Timothy 'Symes Zee' Symes told The SUN that Ossie was born on August 31, 1937 to parents Carmen (housewife) and Frederick Symes (former police officer) of Goodwill. That union produced Rosie (deceased), Ossie, Frederick 'Flexie', Timothy, Gloria, Ronald, Cheryl, a former Miss Dominica, Derrick, Norman.

Ossie attended the Roseau Boys' School and then the Dominica Grammar School. After completing his Cambridge examinations he began his working career at the DGS as a teacher. His working experience took him to the Audit Department from where he went over to England to study Public Administration. He excelled at his studies and was re-assigned to the Treasury Department and eventually became Accountant General. He returned to Audit as Director. He moved on to become Chief Personnel Officer from where he would have the opportunity to act as Cabinet Secretary on occasion. He retired from the public service in 1993. Two years later he would be approached by the United Workers Party to be Speaker of the Dominica House of Assembly (1995-2000).

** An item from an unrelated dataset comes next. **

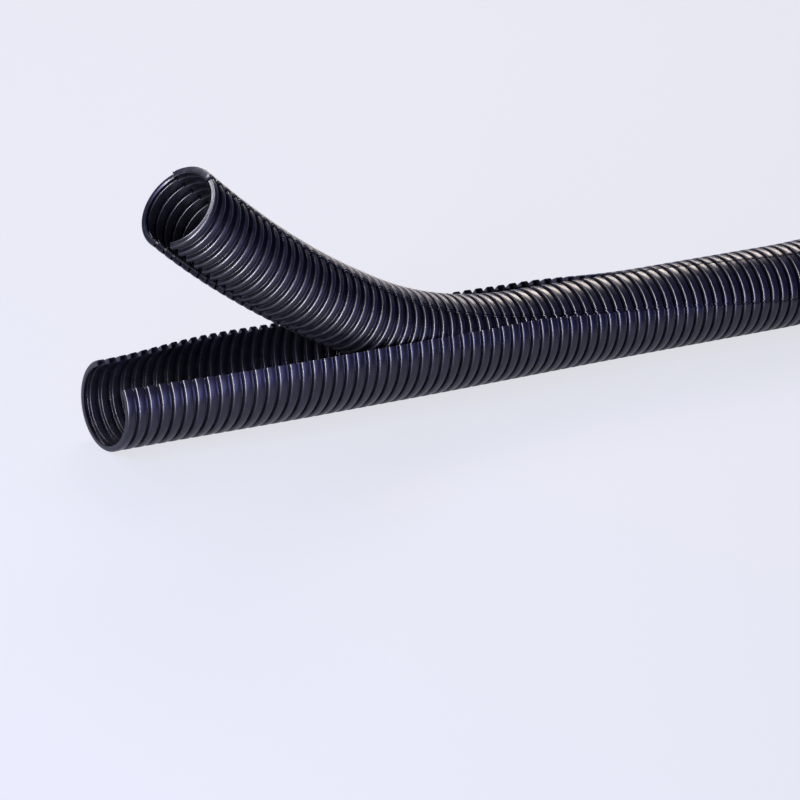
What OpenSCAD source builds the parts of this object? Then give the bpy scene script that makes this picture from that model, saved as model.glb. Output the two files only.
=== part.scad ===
// Divisible corrugated conduit, one metre long: a C-shaped outer shell and a slit inner shell that
// snaps into it.  The two shells lie closed over one end and are drawn apart at the other.
// Each rib is a ring of hollow U section swept over its arc; each groove floor is a short sleeve
// whose ends are buried in the walls of the two ribs beside it.

/* [Corrugation] */
// Outside diameter over the ribs
outer_d = 79.5; // [60:0.5:110]
// Distance from one rib to the next
pitch = 11.4; // [9:0.1:13]
// Height of a rib over the groove floor
rib_h = 4.2; // [3:0.1:6]
// Width of a rib across its crown
rib_w = 8.2; // [6:0.1:10]
// Wall thickness of both shells
wall = 0.9; // [0.7:0.05:1.4]
// Wall thickness of a rib's flanks
side_wall = 1.1; // [0.9:0.05:1.4]
// Reach of the flanks' feet below the groove floor
foot_lip = 0.35; // [0.2:0.05:0.5]
// Reach of the lid's feet below the inner shell's floor
lid_lip = 0.5; // [0.4:0.05:0.7]
// Play between nested surfaces
play = 0.3; // [0.2:0.05:0.5]

/* [Closure] */
// Angle of the gap in the outer shell
opening = 72; // [60:1:90]
// Angle of the slit in the inner shell
slit = 30; // [20:1:40]
// Angle left free at each side of the lid
lid_gap = 0.9; // [0.5:0.1:2]
// Angle by which a groove floor stops short of its ribs' ends
edge_back = 0.5; // [0.2:0.1:1]

/* [Lie] */
// Ribs on each drawn-apart arm
arm_ribs = 38; // [20:1:50]
// Ribs on the straight closed run
run_ribs = 26; // [20:1:40]
// Ribs on the closed bend
bend_ribs = 18; // [10:1:40]
// Ribs on the straight closed end
end_ribs = 5; // [4:1:12]
// Radius of the closed bend along its axis
bend_r = 560; // [560:10:900]
// Radius of the risen arm where it leaves the fork
rise_r = 400; // [400:10:900]
// Radius of the rest of the risen arm
arm_r = 1050; // [400:10:1500]
// Ribs of the risen arm bent to the first radius
rise_ribs = 16; // [8:1:20]
// Turn of the gap from straight up, where the shells part
turn_fork = 6; // [0:1:30]
// Growth of that turn along the straight closed run, degrees a rib
turn_run = 1.56; // [0:0.02:2]
// Fall of that turn over the whole risen arm, in degrees
turn_inner = 29; // [0:1:60]

/* [Parting] */
// Growth in radius of the outer shell where the inner one leaves it
spread = 9; // [7:0.5:10]
// Loss in radius of the inner shell where it leaves
squeeze = 2.4; // [2:0.1:2.6]
// Rise of the inner shell before its arm bends up
lift = 2.6; // [2:0.1:3]
// Swing of the gap towards straight up where the shells part
swing = 12; // [0:1:30]
// Ribs over which a shell changes its radius
ease_ribs = 13; // [12:1:16]
// Ribs over which it is back to size towards its mouth
mouth_ribs = 18; // [12:1:20]

/* [Hidden] */
$fn = 96;
outer_r = outer_d / 2;
root_r = outer_r - rib_h;
bury = side_wall / 2;
mean_r = outer_r - rib_h / 2 - wall / 2;
nest_r = outer_r - wall - play;
nest_root_r = root_r - wall - foot_lip - play;
nest_w = rib_w - 2 * (side_wall + play);
outer_half = 180 - opening / 2;
inner_half = 180 - slit / 2;
lid_half = opening / 2 - lid_gap;
end_deg = wall / mean_r * 180 / PI;
first_rib = -arm_ribs;
last_rib = run_ribs + bend_ribs + end_ribs;
bend_end = run_ribs + bend_ribs;
bend_deg = bend_ribs * pitch / bend_r * 180 / PI;

// Smooth step from 0 at a to 1 at b
function ease(i, a, b) = let (t = min(max((i - a) / (b - a), 0), 1)) t * t * (3 - 2 * t);
// Change of the outer shell's radius at rib i
function grow_outer(i) = spread * (1 - ease(i, -ease_ribs, ease_ribs))
    * ease(i, first_rib, first_rib + mouth_ribs);
// Change of the inner shell's radius at rib i
function grow_inner(i) = -squeeze * (1 - ease(i, 0, ease_ribs))
    * ease(i, first_rib, first_rib + mouth_ribs);
// Half the arc of a shell whose girth stays the same as its radius changes
function half_arc(half, grow) = half * mean_r / (mean_r + grow);
// Turn of the gap from straight up, for each shell
function turn_of_run(i) = turn_fork + turn_run * min(max(i, 0), run_ribs);
function turn_outer_at(i) = turn_of_run(i) - swing * grow_outer(i) / spread;
function turn_inner_at(i) = let (t = min(i, 0) / first_rib)
    turn_of_run(i) - turn_inner * t * (2 - t);
// Way travelled along an arc whose heading goes from a to b over a length
function arc_way(a, b, len) = abs(b - a) < 0.001 ? len * [cos(a), sin(a)]
    : len * 180 / PI / (b - a) * [sin(b) - sin(a), cos(a) - cos(b)];
// Heading at rib i of the closed run, and way of its axis along the floor from the fork to rib i
function yaw_at(i) = bend_deg * min(max((i - run_ribs) / bend_ribs, 0), 1);
function way_at(i) = [min(i, run_ribs) * pitch, 0]
    + arc_way(0, yaw_at(i), min(max(i - run_ribs, 0), bend_ribs) * pitch)
    + arc_way(bend_deg, bend_deg, max(i - bend_end, 0) * pitch);
// Middle of the overall box seen from above, from the outer mouth and fork to the closed end
tail = way_at(last_rib + rib_w / 2 / pitch) + outer_r * [sin(bend_deg), cos(bend_deg)];
middle = ([first_rib * pitch - rib_w / 2, -outer_r - spread] + tail) / 2;
function floor_at(i) = way_at(i) - middle;
// Slope of the risen arm and way of its axis from the fork to rib i
function rise_at(i) = let (n = max(-i, 0))
    (min(n, rise_ribs) / rise_r + max(n - rise_ribs, 0) / arm_r) * pitch * 180 / PI;
function arm_at(i) = let (
        n = max(-i, 0),
        way = arc_way(0, rise_at(-min(n, rise_ribs)), min(n, rise_ribs) * pitch)
            + arc_way(rise_at(-rise_ribs), rise_at(min(i, -rise_ribs)), max(n - rise_ribs, 0) * pitch)
    ) [-way.x, way.y];
// A station: [place, heading, slope, turn, growth, half arc]
function outer_at(i) = let (p = floor_at(i), g = grow_outer(i))
    [[p.x, p.y, outer_r + g], yaw_at(i), 0, turn_outer_at(i), g, half_arc(outer_half, g)];
function inner_at(i) = let (p = floor_at(max(i, 0)), a = arm_at(i), g = grow_inner(i))
    [[p.x + a.x, p.y, outer_r + a.y + lift * (1 - ease(i, 0, ease_ribs))],
        yaw_at(i), rise_at(i), turn_inner_at(i), g, half_arc(inner_half, g)];

// Puts a ring with its axis on the path and its zero angle at the middle of the gap
module place(st) {
    translate(st[0]) rotate([0, 90 + st[2], st[1]]) rotate([0, 0, 180 + st[3]]) children();
}

// An arc of a ring from angle a to angle b
module arc(a, b) {
    rotate_extrude(start = a, angle = b - a) children();
}

// Hollow U section of a rib from the radius of its feet to that of its crown
module rib_section(low, crown, width) {
    difference() {
        translate([low, -width / 2]) square([crown - low, width]);
        translate([low - wall, side_wall - width / 2])
            square([crown - low, width - 2 * side_wall]);
    }
}

// Groove floor between two stations, its arc a to b held back from the ribs' ends
module groove_floor(s, t, root, width, a, b) {
    half = (pitch - width) / 2 + bury;
    back = edge_back + abs(t[3] - s[3]) / 2;
    place([(s[0] + t[0]) / 2, (s[1] + t[1]) / 2, (s[2] + t[2]) / 2, (s[3] + t[3]) / 2])
        arc(a + back, b - back)
            polygon([
                [root + s[4] - wall, -half], [root + s[4], -half],
                [root + t[4], half], [root + t[4] - wall, half]
            ]);
}

module outer_rib(st) {
    gap = 180 - st[5];
    place(st) arc(gap, 360 - gap) rib_section(root_r + st[4] - wall - foot_lip, outer_r + st[4], rib_w);
}

module outer_shell() {
    color([0.16, 0.16, 0.2]) {
        for (i = [first_rib : last_rib]) outer_rib(outer_at(i));
        for (i = [first_rib : last_rib - 1]) {
            s = outer_at(i);
            t = outer_at(i + 1);
            gap = 180 - min(s[5], t[5]);
            groove_floor(s, t, root_r, rib_w, gap, 360 - gap);
        }
    }
}

// Rib of the lid: an arc of U section closed by a wall at each end
module lid_rib(half, crown, low) {
    difference() {
        arc(-half, half) translate([low, -rib_w / 2]) square([crown - low, rib_w]);
        arc(end_deg - half, half - end_deg)
            translate([low - wall, side_wall - rib_w / 2])
                square([crown - low, rib_w - 2 * side_wall]);
    }
}

module inner_rib(st) {
    lid = half_arc(lid_half, st[4]);
    floor_r = nest_root_r + st[4] - wall;
    place(st) {
        lid_rib(lid, outer_r + st[4], floor_r - lid_lip);
        for (side = [0, 180])
            rotate([side, 0, 0])
                arc(lid - end_deg / 2, st[5])
                    rib_section(floor_r - foot_lip, nest_r + st[4], nest_w);
    }
}

module inner_shell() {
    color([0.14, 0.14, 0.18]) {
        for (i = [first_rib : last_rib]) inner_rib(inner_at(i));
        for (i = [first_rib : last_rib - 1]) {
            s = inner_at(i);
            t = inner_at(i + 1);
            half = min(s[5], t[5]);
            groove_floor(s, t, nest_root_r, nest_w, -half, half);
        }
    }
}

outer_shell();
inner_shell();
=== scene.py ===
"""Divisible corrugated conduit: two ribbed plastic shells, closed over one end and parted into two
arms at the other.  Lengths inside the shape functions are millimetres, in the frame of the CAD part."""
import bpy
import numpy as np
from mathutils import Matrix


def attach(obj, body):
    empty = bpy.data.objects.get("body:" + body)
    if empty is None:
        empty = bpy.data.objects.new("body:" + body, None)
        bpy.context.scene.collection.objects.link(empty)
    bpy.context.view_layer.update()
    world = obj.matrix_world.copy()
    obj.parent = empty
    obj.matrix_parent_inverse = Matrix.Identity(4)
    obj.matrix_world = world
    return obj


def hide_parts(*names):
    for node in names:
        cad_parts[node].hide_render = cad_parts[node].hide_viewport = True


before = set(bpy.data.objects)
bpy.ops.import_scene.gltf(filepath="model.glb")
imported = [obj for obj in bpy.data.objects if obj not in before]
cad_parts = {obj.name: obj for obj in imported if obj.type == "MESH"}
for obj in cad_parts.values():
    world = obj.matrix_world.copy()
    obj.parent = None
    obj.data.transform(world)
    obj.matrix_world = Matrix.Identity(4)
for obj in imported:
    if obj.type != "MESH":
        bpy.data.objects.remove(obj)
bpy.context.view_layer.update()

# ---------------------------------------------------------------- camera
CAM_AZ, CAM_EL, CAM_ROLL = -38.21, 27.03, 9.19      # degrees
CAM_AIM = np.array([-186.4, -23.7, -8.8])           # mm
CAM_DIST = 3821.7                                   # mm
SENSOR, LENS = 36.0, 191.223                        # mm: a long lens, as in a studio shot of stock
M = 1000.0                                          # millimetres in a metre


def camera_axes(az, el, roll):
    """Right, up and forward of a camera that looks level along +Y at azimuth 0."""
    a, e, r = np.radians([az, el, roll])
    fwd = np.array([-np.sin(a) * np.cos(e), np.cos(a) * np.cos(e), -np.sin(e)])
    right = np.array([np.cos(a), np.sin(a), 0.0])
    up = np.cross(right, fwd)
    return np.cos(r) * right + np.sin(r) * up, np.cos(r) * up - np.sin(r) * right, fwd


def add_camera():
    """Scene camera, looking at CAM_AIM from CAM_DIST away."""
    right, up, fwd = camera_axes(CAM_AZ, CAM_EL, CAM_ROLL)
    data = bpy.data.cameras.new("camera")
    data.sensor_width, data.lens = SENSOR, LENS
    data.clip_end = 50.0
    cam = bpy.data.objects.new("camera", data)
    bpy.context.scene.collection.objects.link(cam)
    place = (CAM_AIM - fwd * CAM_DIST) / M
    rows = [list(v) + [p] for v, p in zip(np.stack([right, up, -fwd], 1), place)]
    cam.matrix_world = Matrix(rows + [[0, 0, 0, 1]])
    bpy.context.scene.camera = cam


add_camera()

# ---------------------------------------------------------------- the conduit's measures, mm
OUTER_R, PITCH = 39.75, 11.4                # radius over the ribs, distance from rib to rib
RIB_H, RIB_W = 4.2, 8.2                     # height and width of a rib
WALL, SIDE_WALL, PLAY = 0.9, 1.1, 0.3       # crowns and floors, flanks, play between the shells
FOOT_LIP = 0.35                             # reach of the flanks' feet below the groove floor
OPENING, SLIT, LID_GAP = 72.0, 30.0, 0.9    # degrees: outer gap, inner slit, free beside the lid
ROOT_R = OUTER_R - RIB_H
MEAN_R = OUTER_R - RIB_H / 2 - WALL / 2
NEST_R = OUTER_R - WALL - PLAY
NEST_ROOT_R = ROOT_R - WALL - FOOT_LIP - PLAY
NEST_W = RIB_W - 2 * (SIDE_WALL + PLAY)

# ribs of each arm, of the straight closed run, of its bend and of its straight end; rib 0 is the fork
ARM, RUN, BEND, END = 38, 26, 18, 5
LAST = RUN + BEND + END
BEND_R, RISE_R, ARM_R = 560.0, 400.0, 1050.0        # bend of the run, first and second bend of the arm
RISE = 16                                           # ribs of the arm on its first bend
TURN_FORK, TURN_RUN, TURN_INNER = 6.0, 1.56, 29.0   # degrees: at the fork, a rib, and down the arm
SPREAD, SWING = 9.0, 12.0                           # outer arm: growth in radius, swing in degrees
SQUEEZE, LIFT = 2.4, 2.6                            # inner arm: loss in radius, rise at the fork
EASE, MOUTH = 13, 18                                # ribs over which they change and come back
LEAST_TURN = 1e-5                                   # radians, under which an arc is taken as straight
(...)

Ossie Symes was one of the people who changed the Civil Service Association, the union representing public officers. It was about 1960 that a group of middle civil servants including Alick Lazare, Eric Watty, Clive Butler, Gorman Robin, Tony Giraud (the latter two deceased), Symes and others got together to reorganize and register the CSA. He spent some 10 or more years in the CSA when all members worked voluntarily. By 1966, the CSA had 166 members with each member contributing $1 a month. And they had a premises rented for $120 a month. So the executive members would leave government work at the end of the day, head for their office on Bath Road to conduct the affairs of the CSA. He would also be one of those put under house arrest when Patrick John was premier of Dominica back in the 1970s.

By then he had married Nurse Stella Green in 1970. The couple had three children: Dawn, Brian and Brent. Symes also had another son, Geoffrey. Ossie Symes is survived by two grandchildren.